California is an all-party state w.r.t. recording communications, which means that you need the consent of everybody that is a party to a communication, in order to record it. Specifically:
Any person who, by means of any machine, instrument, or contrivance, or in any other manner, intentionally taps, or makes any unauthorized connection, whether physically, electrically, acoustically, inductively, or otherwise, with any telegraph or telephone wire, line, cable, or instrument, including the wire, line, cable, or instrument of any internal telephonic communication system, or who willfully and without the consent of all parties to the communication, or in any unauthorized manner, reads, or attempts to read, or to learn the contents or meaning of any message, report, or communication while the same is in transit or passing over any wire, line, or cable, or is being sent from, or received at any place within this state; or who uses, or attempts to use, in any manner, or for any purpose, or to communicate in any way, any information so obtained, or who aids, agrees with, employs, or conspires with any person or persons to unlawfully do, or permit, or cause to be done any of the acts or things mentioned above in this section, is punishable by a fine not exceeding two thousand five hundred dollars ($2,500), or by imprisonment in the county jail not exceeding one year, or by imprisonment pursuant to subdivision (h) of Section 1170, or by both a fine and imprisonment in the county jail or pursuant to subdivision (h) of Section 1170. If the person has previously been convicted of a violation of this section or Section 632, 632.5, 632.6, 632.7, or 636, the offense is punishable by a fine not exceeding ten thousand dollars ($10,000), or by imprisonment in the county jail not exceeding one year, or by imprisonment pursuant to subdivision (h) of Section 1170, or by both that fine and imprisonment.
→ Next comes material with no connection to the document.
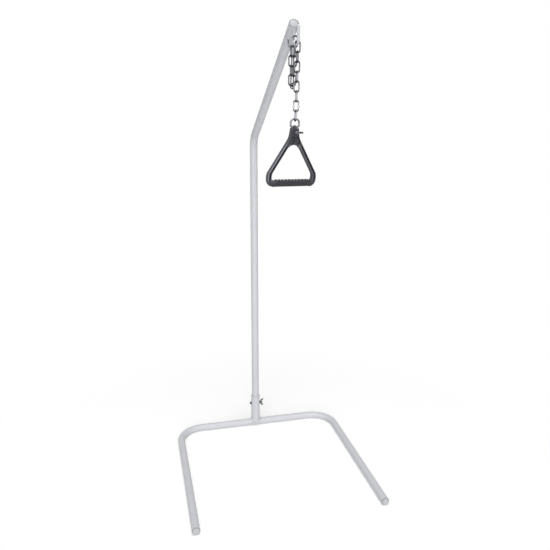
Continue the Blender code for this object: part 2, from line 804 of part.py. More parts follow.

Recording a person walking down a hall is not recording a communication. Video recording two people walking down the hall signing at each other is recording a conversation, and is illegal (the law is not stated in terms of "spoken language", it is in terms of any kind of communication). The escape route for a would-be recorder is to clearly announce that video is being recorded and therefore a person has no reasonable expectation of privacy (insofar as confidential communication "means any communication carried on in circumstances as may reasonably indicate that any party to the communication desires it to be confined to the parties thereto, but excludes a communication made... in any other circumstance in which the parties to the communication may reasonably expect that the communication may be overheard or recorded").